Ia pun mengingatkan dalam proses pembahasan RUU BPJS antara DPR dan Pemerintah, disepakati manfaat yang selama ini diterima tidak boleh berkurang. Malah manfaat itu harus terus ditingkatkan.

Timboel menyesalkan sikap Kementerian Keuangan dalam pembahasan rancangan Peraturan Pemerintah tentang Pengelolaan Aset dan Liabilitas (Alma) BPJS Ketenagakerjaan yang mengusulkan DPKP dihilangkan. Oleh karena itu, Timboel mendesak agar dalam regulasi itu DPKP dipertahankan dan ditingkatkan secara kuantitas serta kualitas.

Daya Tarik
Sebelumnya, mantan Wakil Presiden RI, Jusuf Kalla, berharap agar pemerintah mempertahankan manfaat tambahan yang selama ini digulirkan PT Jamsostek kepada pesertanya. Manfaat tambahan yang dilaksanakan lewat DPKP itu layak dilanjutkan walau Jamsostek tahun depan beralih menjadi BPJS Ketenagakerjaan.
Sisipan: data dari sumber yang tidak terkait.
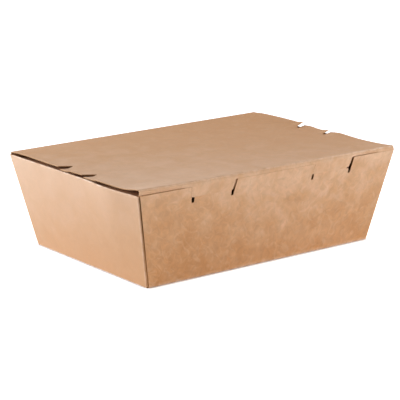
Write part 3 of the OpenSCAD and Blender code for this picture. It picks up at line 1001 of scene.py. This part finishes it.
def kraft_board(name, colours, cut=False):
    """Uncoated brown kraft board, machine made from unbleached pulp. It gives the eye a dull tan with
    soft clouds some 14 mm across, where the fibres lie thicker, finer flecks and pale curls of
    loose fibre. It is paler and patchy where a fold has stretched it and where a highlight is
    painted on the lid's front fold. A painted shading tone makes it lighter or darker where the
    lamps light the box so, with painted shadow in the corner grooves. A cut edge shows the coarse
    brown core in one tone."""
    material = bpy.data.materials.new(name)
    material.use_nodes = True
    tree = material.node_tree
    shader = tree.nodes["Principled BSDF"]
    flat = node(tree, "UVMap", uv_map="flat")
    sheet = node(tree, "VectorMath", operation="SCALE", Vector=flat, Scale=1 / MM)
    mottle, wear, drift = (node(tree, "Attribute", attribute_name=tone).outputs["Fac"]
                           for tone in ("mottle", "wear", "drift"))
    clouds, flecks, grain, curls, patches = (
        node(tree, "TexNoise", noise_dimensions="2D", Vector=sheet, Scale=1 / size, Detail=detail,
             Roughness=rough, Distortion=bent)
        for size, detail, rough, bent in FORMS.values())

    cloud_tone = node(tree, "MapRange", Value=clouds, From_Min=0.2, From_Max=0.8, To_Min=-0.16, To_Max=0.16)
    clouded = node(tree, "Math", operation="MULTIPLY", in0=cloud_tone, in1=mottle)
    # The shading tone moves the board along the ramp, towards pale for painted light and towards dark for
    # painted shade
    painted_shading_tone = node(tree, "Math", operation="MULTIPLY_ADD", in0=drift, in1=0.5, in2=0.5)
    tone = node(tree, "Math", operation="ADD", in0=clouded, in1=painted_shading_tone)
    ramp = node(tree, "ValToRGB", Fac=tone)
    ramp.color_ramp.elements[0].color = colours.dark
    ramp.color_ramp.elements[1].color = colours.pale
    ramp.color_ramp.elements.new(0.5).color = colours.body

    fleck_tone = node(tree, "MapRange", clamp=False, Value=flecks, From_Min=0.2, From_Max=0.8,
                      To_Min=-0.11, To_Max=0.11)
    value = node(tree, "Math", operation="MULTIPLY_ADD", in0=fleck_tone, in1=mottle, in2=1.0)
    # Painted shadow: below -1 the shading tone darkens the board, down to 0.3 at -2, in the corner grooves
    painted_groove_shadow = node(tree, "MapRange", Value=drift, From_Min=-2.0, From_Max=-1.0, To_Min=0.3, To_Max=1.0)
    value = node(tree, "Math", operation="MULTIPLY", in0=value, in1=painted_groove_shadow)
    flecked = node(tree, "HueSaturation", Value=value, Color=ramp)
    curl_tone = node(tree, "MapRange", Value=curls, From_Min=0.52, From_Max=0.75, To_Min=0.0, To_Max=0.2)

    # The folds' stretched fibres and the painted highlight on the lid's front fold both come from the wear
    # tone; patches break them up
    patch = node(tree, "MapRange", Value=patches, From_Min=0.38, From_Max=0.62, To_Min=0.25, To_Max=0.85)
    stretch_and_highlight = node(tree, "Math", operation="MULTIPLY", in0=wear, in1=patch)
    fold_and_highlight = node(tree, "Math", operation="MULTIPLY_ADD", in0=curl_tone, in1=mottle, in2=stretch_and_highlight)
    share, tint = (1.0, colours.cut) if cut else (fold_and_highlight, colours.fold_and_highlight)
    base = node(tree, "Mix", data_type="RGBA", in0=share, in6=flecked, in7=tint)
    tree.links.new(base.outputs[2], shader.inputs["Base Color"])

    dull = node(tree, "MapRange", Value=flecks, From_Min=0.3, From_Max=0.7, To_Min=0.68, To_Max=0.78)
    tree.links.new(dull.outputs[0], shader.inputs["Roughness"])
    shader.inputs["Specular IOR Level"].default_value = 0.25
    shader.inputs["IOR"].default_value = 1.45
    relief = node(tree, "Math", operation="MULTIPLY_ADD", in0=flecks, in1=0.8, in2=grain)
    bump = node(tree, "Bump", Strength=0.25, Distance=0.08 * MM, Height=relief)
    tree.links.new(bump.outputs[0], shader.inputs["Normal"])
    return material


def finishes(scene):
    """The board's face and its cut edge, made once."""
    made = []
    for name, cut in (("kraft_board_uncoated", False), ("kraft_board_cut_edge", True)):
        made.append(bpy.data.materials.get(name) or kraft_board(name, scene.board_colours, cut))
    return made


def dress(obj, materials):
    """Gives a piece the board's materials, face first."""
    obj.data.materials.clear()
    for material in materials:
        obj.data.materials.append(material)


# Pieces


class BOX_OT_tray(bpy.types.Operator):
    """Folds the tray's sheet and lets it stand for the tray's solid"""
    bl_idname = "box.tray"
    bl_label = "Tray"

    def execute(self, context):
        tray = make_tray(context.scene)
        dress(tray, finishes(context.scene))
        settle(tray)
        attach(tray, "tray")
        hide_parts("tray")
        return {"FINISHED"}


class BOX_OT_lid(bpy.types.Operator):
    """Folds the lid's sheet, with its flap, lock tabs and side slits"""
    bl_idname = "box.lid"
    bl_label = "Lid"

    def execute(self, context):
        lid = make_lid(context.scene)
        dress(lid, finishes(context.scene))
        settle(lid)
        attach(lid, "lid")
        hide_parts("lid")
        return {"FINISHED"}


class BOX_OT_crease(bpy.types.Operator):
    """Bends the strip of board that joins the lid to the back wall"""
    bl_idname = "box.crease"
    bl_label = "Crease"

    def execute(self, context):
        crease, start, end = make_crease(context.scene)
        dress(crease, finishes(context.scene)[:1])
        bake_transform(crease)
        return {"FINISHED"}


# Stage


class BOX_OT_stage(bpy.types.Operator):
    """Sets the table, lamps, surroundings and camera"""
    bl_idname = "box.stage"
    bl_label = "Stage"

    def execute(self, context):
        scene = context.scene
        table()
        surroundings(scene)
        for name, (place, size, tint) in LAMPS.items():
            lamp(name, place, size, getattr(scene.stage_settings, name), tint)
        camera(scene)
        scene.view_settings.view_transform = "Standard"
        return {"FINISHED"}


def seen_white(tree):
    """1 for the rays that find a white background: the camera's, and those off metal or through glass."""
    path = node(tree, "LightPath").outputs
    seen = node(tree, "Math", operation="MAXIMUM", in0=path["Is Camera Ray"], in1=path["Is Glossy Ray"])
    return node(tree, "Math", operation="MAXIMUM", in0=seen, in1=path["Is Transmission Ray"])


def table():
    """White table. For the camera it is lifted to the white of the surroundings, and keeps a painted
    contact shadow, from ambient occlusion, where the box stands on it."""
    half, below = 3.0, -0.02 * MM
    mesh = bpy.data.meshes.new("table")
    mesh.from_pydata([(-half, -half, below), (half, -half, below), (half, half, below), (-half, half, below)],
                     [], [(0, 1, 2, 3)])
    new_object("table", mesh)
    material = bpy.data.materials.new("table_white")
    material.use_nodes = True
    tree = material.node_tree
    tree.nodes.remove(tree.nodes["Principled BSDF"])
    seen = seen_white(tree)
    paint = node(tree, "BsdfDiffuse", Color=(0.8, 0.8, 0.8, 1.0))
    # Painted shadow: near the box ambient occlusion takes the lift away, which darkens the table where the
    # box stands
    near = node(tree, "AmbientOcclusion", samples=16, Distance=4 * MM).outputs["AO"]
    contact_shaded_lift = node(tree, "MapRange", Value=near, From_Min=0.45, From_Max=0.8, To_Min=0.05, To_Max=0.9)
    lift = node(tree, "Math", operation="MULTIPLY", in0=seen, in1=contact_shaded_lift)
    glow = node(tree, "Emission", Color=(1.0, 1.0, 1.0, 1.0), Strength=lift)
    total = node(tree, "AddShader", in0=paint, in1=glow)
    tree.links.new(total.outputs[0], tree.nodes["Material Output"].inputs["Surface"])
    mesh.materials.append(material)


def surroundings(scene):
    """White to the eye, and a plain level of light from all round."""
    world = bpy.data.worlds.new("studio")
    scene.world = world
    world.use_nodes = True
    tree = world.node_tree
    strength = node(tree, "MapRange", Value=seen_white(tree), From_Min=0.0, From_Max=1.0,
                    To_Min=scene.stage_settings.ambient, To_Max=1.0)
    background = tree.nodes["Background"]
    background.inputs["Color"].default_value = (1.0, 1.0, 1.0, 1.0)
    tree.links.new(strength.outputs[0], background.inputs["Strength"])


def lamp(name, place, size, power, tint):
    """A square soft lamp that faces the box."""
    data = bpy.data.lights.new(name, "AREA")
    data.shape = "SQUARE"
    data.size = size
    data.energy = power
    data.color = tint
    obj = new_object(name, data)
    obj.location = place
    obj.rotation_euler = (AIM - Vector(place)).to_track_quat("-Z", "Y").to_euler()


def camera(scene):
    """The camera at the photograph's angle, looking at the middle of the box's height."""
    settings = scene.stage_settings
    data = bpy.data.cameras.new("camera")
    data.sensor_width = 36
    data.lens = settings.lens
    data.shift_x, data.shift_y = (shift / PHOTO_PX for shift in SHIFT_PX)
    data.clip_start = 0.05
    data.clip_end = 50
    obj = new_object("camera", data)
    a, e = settings.azimuth, settings.elevation
    back = Vector((math.sin(a) * math.cos(e), -math.cos(a) * math.cos(e), math.sin(e)))
    obj.location = AIM + back * settings.distance
    obj.rotation_euler = (-back).to_track_quat("-Z", "Y").to_euler()
    scene.camera = obj


# Add-on


class BOX_PT_panel(bpy.types.Panel):
    """Lists what can be made and the sizes and colours behind it"""
    bl_idname = "BOX_PT_panel"
    bl_label = "Takeaway box"
    bl_space_type = "VIEW_3D"
    bl_region_type = "UI"
    bl_category = "Box"

    def draw(self, context):
        for operator in OPERATORS:
            self.layout.operator(operator.bl_idname)
        for group in GROUPS:
            column = self.layout.column(align=True)
            holder = getattr(context.scene, GROUPS[group])
            for name in group.__annotations__:
                column.prop(holder, name)


GROUPS = {BoxSizes: "box_sizes", LockSizes: "lock_sizes", LidSizes: "lid_sizes",
          BoardColours: "board_colours", StageSettings: "stage_settings"}
OPERATORS = (BOX_OT_tray, BOX_OT_lid, BOX_OT_crease, BOX_OT_stage)


def register():
    for group, name in GROUPS.items():
        bpy.utils.register_class(group)
        setattr(bpy.types.Scene, name, PointerProperty(type=group))
    for operator in OPERATORS:
        bpy.utils.register_class(operator)
    bpy.utils.register_class(BOX_PT_panel)


def unregister():
    bpy.utils.unregister_class(BOX_PT_panel)
    for operator in reversed(OPERATORS):
        bpy.utils.unregister_class(operator)
    for group, name in reversed(list(GROUPS.items())):
        delattr(bpy.types.Scene, name)
        bpy.utils.unregister_class(group)


def main():
    register()
    bpy.ops.box.tray()
    bpy.ops.box.lid()
    bpy.ops.box.crease()
    bpy.ops.box.stage()


if __name__ == "__main__":
    main()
“Manfaat tambahan seperti pembangunan Rusunawa tetap harus dipertahankan. Karena itu bukan saja pemberian cuma-cuma tetapi merupakan investasi. Pekerja butuh tempat tinggal. Sudah jadi kewajiban Jamsostek untuk memberikan kemudahan dan ini merupakan investasi yang bisa kembali,” ujar pria yang dikenal dengan sebutan JK itu beberapa waktu lalu di Jakarta.
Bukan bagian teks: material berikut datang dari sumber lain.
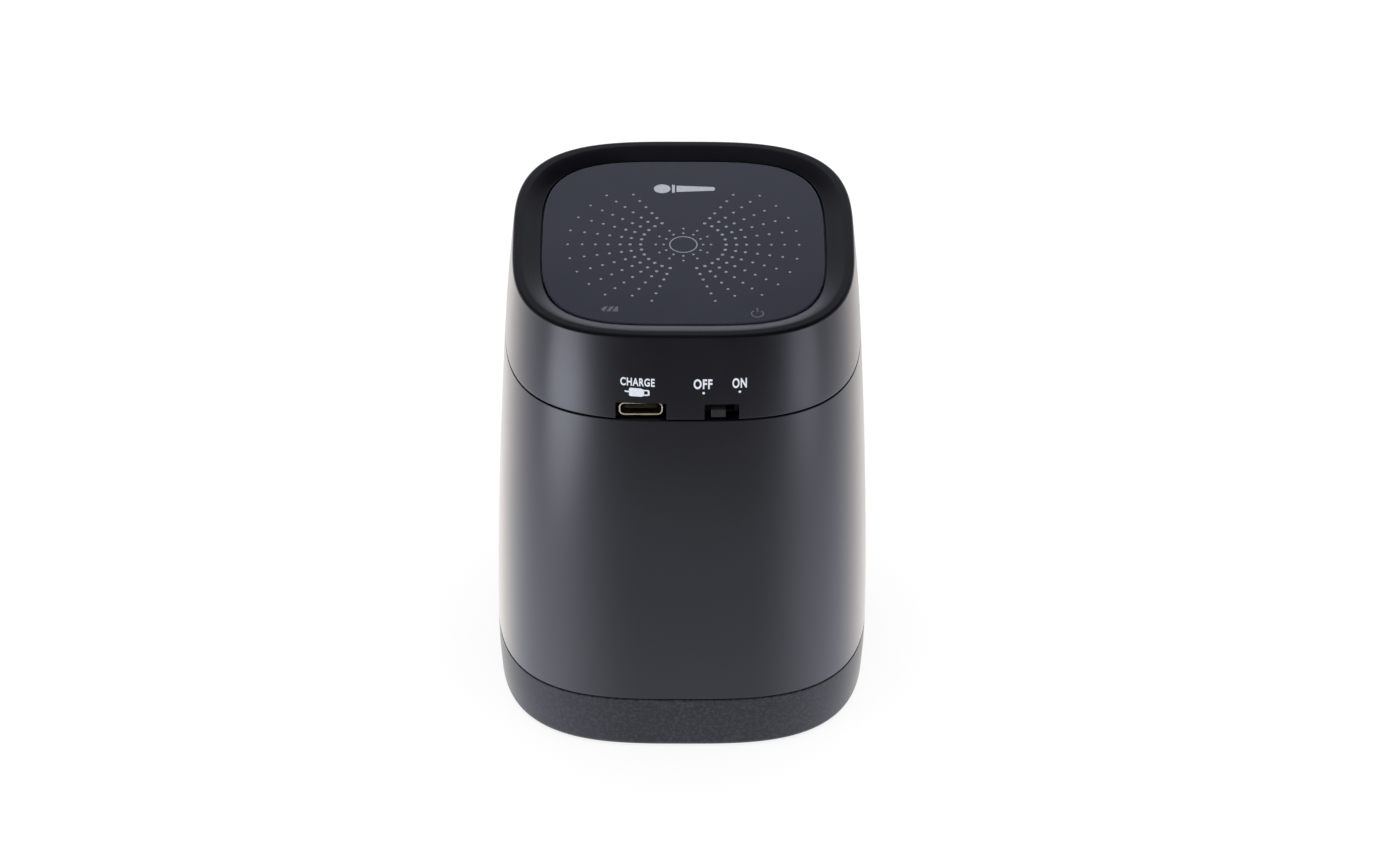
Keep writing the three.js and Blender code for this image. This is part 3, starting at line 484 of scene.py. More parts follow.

Sementara  Direktur Kepesertaan PT Jamsostek, Junaedi, mengatakan saat ini pembahasan RPP terkait BPJS masih terkendala. Salah satu perdebatan yang belum selesai mengenai DPKP yang diusulkan Kemenkeu untuk dihapus. Padahal, manfaat tambahan itu berfungsi sebagai daya tarik masyarakat untuk menjadi peserta BPJS Ketenagakerjaan. “Kami berharap DPKP ini tetap dipertahankan setelah Jamsostek menjadi BPJS Ketenagakerjaan,” paparnya.

Daya tarik itu menurut Junaedi sangat diperlukan mengingat masih banyak pekerja yang belum menjadi peserta Jamsostek. Ia menghitung dari total pekerja sekitar 40 juta orang, baru 11,8 juta pekerja yang menjadi peserta Jamsostek.